**Work to do:** Every entry must be duplicated precisely as written.

**Entries with model source code:**
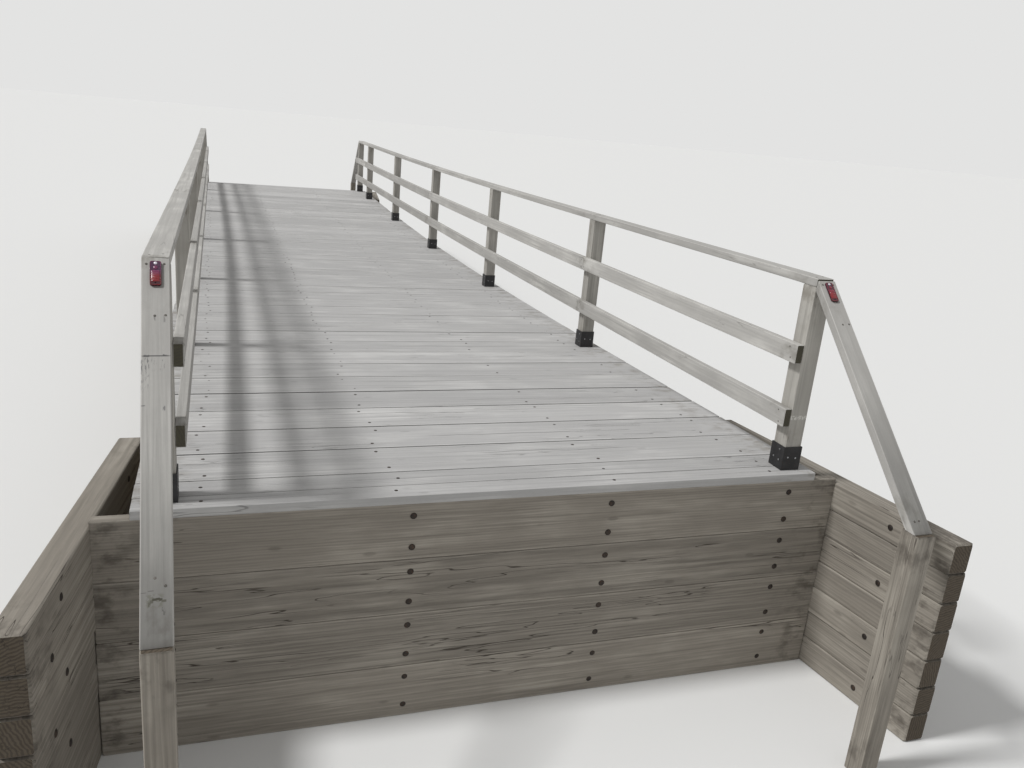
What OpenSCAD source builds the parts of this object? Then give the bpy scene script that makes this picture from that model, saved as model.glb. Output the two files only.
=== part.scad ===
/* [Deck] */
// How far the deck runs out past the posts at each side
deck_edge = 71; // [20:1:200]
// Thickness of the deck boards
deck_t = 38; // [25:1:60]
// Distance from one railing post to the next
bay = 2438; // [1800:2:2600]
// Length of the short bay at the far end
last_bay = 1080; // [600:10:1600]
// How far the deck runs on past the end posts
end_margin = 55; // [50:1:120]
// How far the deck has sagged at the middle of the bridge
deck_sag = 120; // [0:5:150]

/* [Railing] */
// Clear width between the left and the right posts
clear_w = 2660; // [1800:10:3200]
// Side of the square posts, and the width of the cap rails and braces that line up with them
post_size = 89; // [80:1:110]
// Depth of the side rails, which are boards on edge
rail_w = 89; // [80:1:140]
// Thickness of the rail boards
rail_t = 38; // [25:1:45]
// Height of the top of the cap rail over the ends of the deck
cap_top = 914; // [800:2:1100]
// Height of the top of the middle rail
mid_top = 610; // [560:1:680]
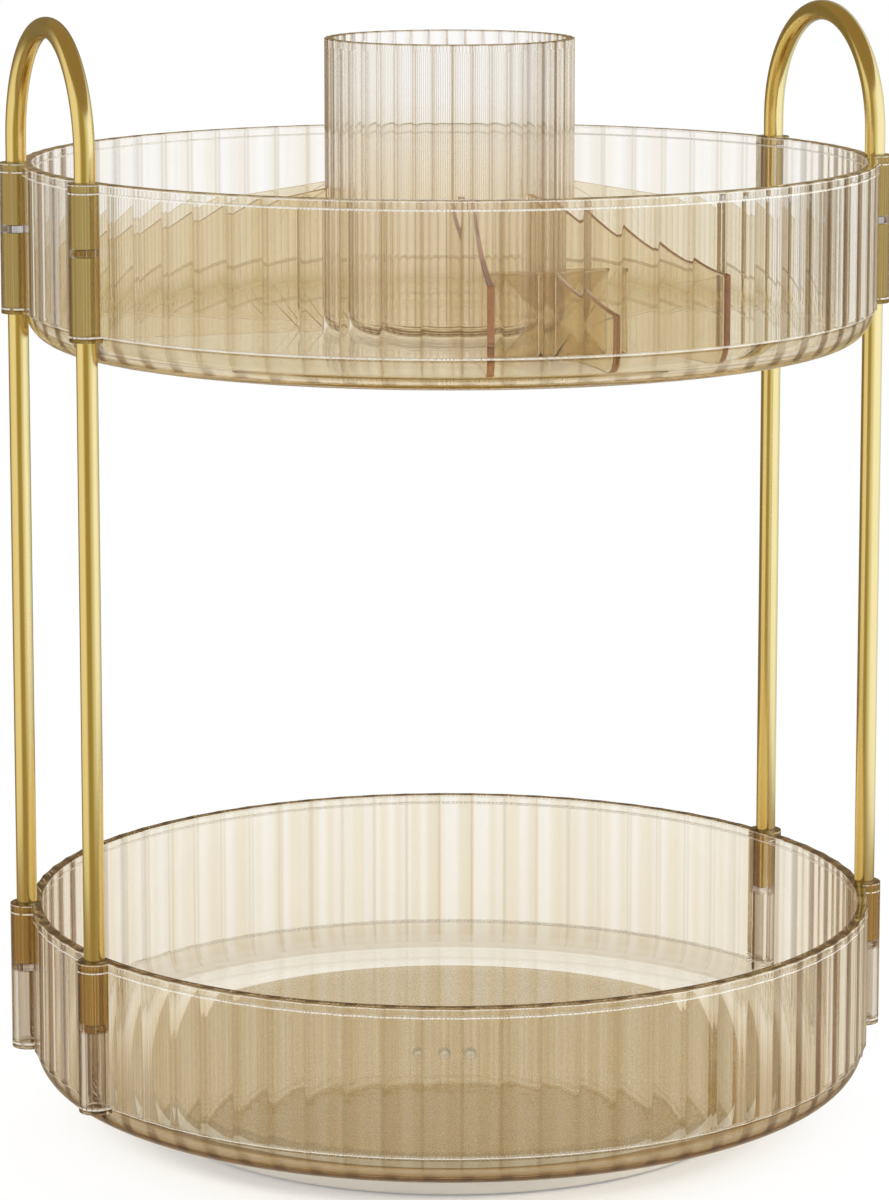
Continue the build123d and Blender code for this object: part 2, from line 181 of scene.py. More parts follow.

**Correct result:**
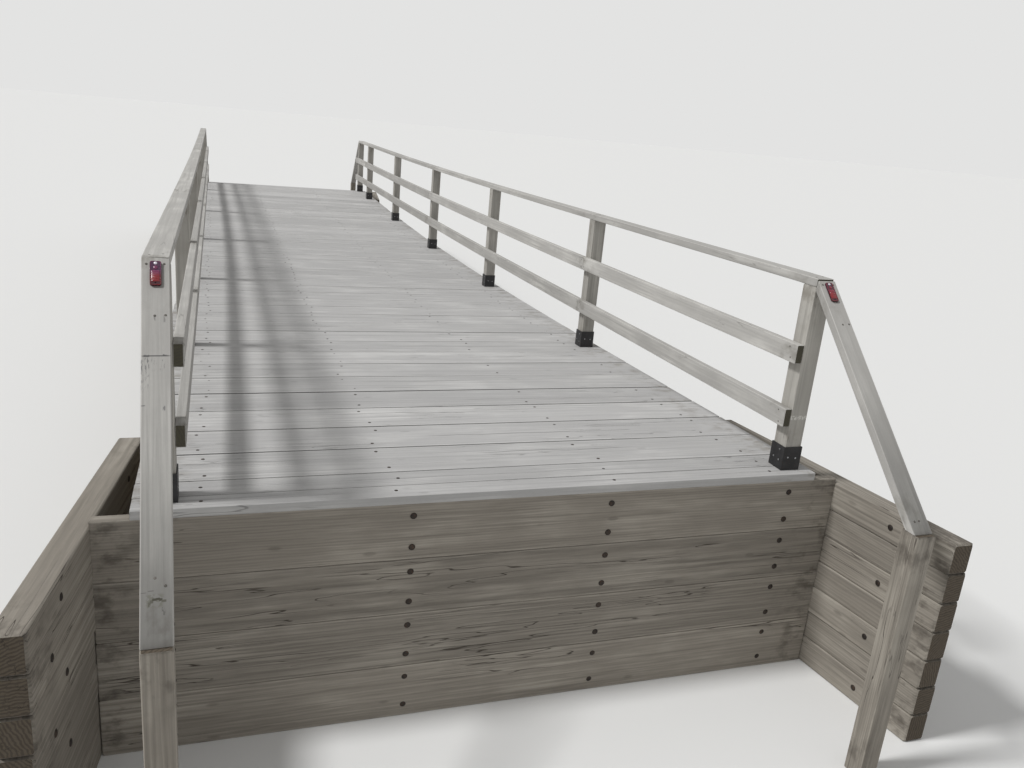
What OpenSCAD source builds the parts of this object? Then give the bpy scene script that makes this picture from that model, saved as model.glb. Output the two files only.
=== part.scad ===
/* [Deck] */
// How far the deck runs out past the posts at each side
deck_edge = 71; // [20:1:200]
// Thickness of the deck boards
deck_t = 38; // [25:1:60]
// Distance from one railing post to the next
bay = 2438; // [1800:2:2600]
// Length of the short bay at the far end
last_bay = 1080; // [600:10:1600]
// How far the deck runs on past the end posts
end_margin = 55; // [50:1:120]
// How far the deck has sagged at the middle of the bridge
deck_sag = 120; // [0:5:150]

/* [Railing] */
// Clear width between the left and the right posts
clear_w = 2660; // [1800:10:3200]
// Side of the square posts, and the width of the cap rails and braces that line up with them
post_size = 89; // [80:1:110]
// Depth of the side rails, which are boards on edge
rail_w = 89; // [80:1:140]
// Thickness of the rail boards
rail_t = 38; // [25:1:45]
// Height of the top of the cap rail over the ends of the deck
cap_top = 914; // [800:2:1100]
// Height of the top of the middle rail
mid_top = 610; // [560:1:680]
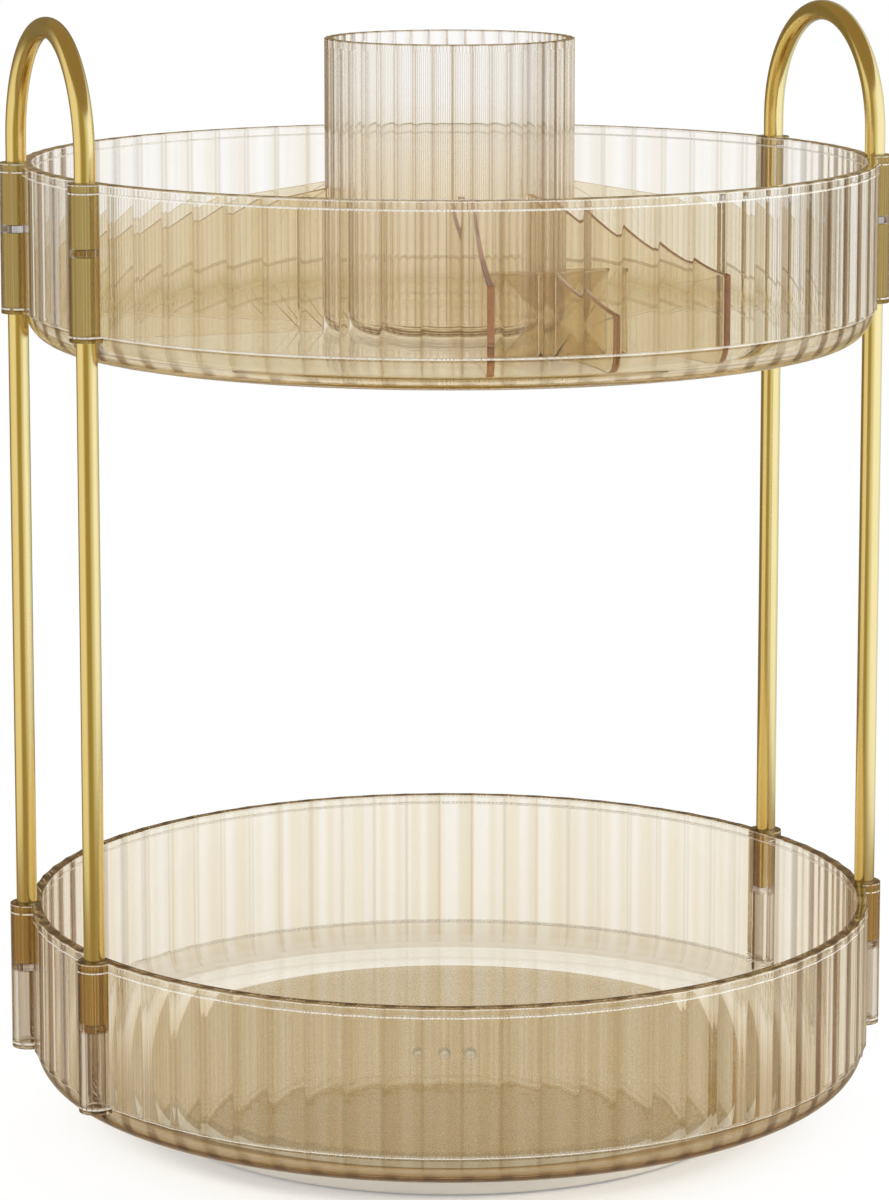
Continue the build123d and Blender code for this object: part 2, from line 181 of scene.py. More parts follow.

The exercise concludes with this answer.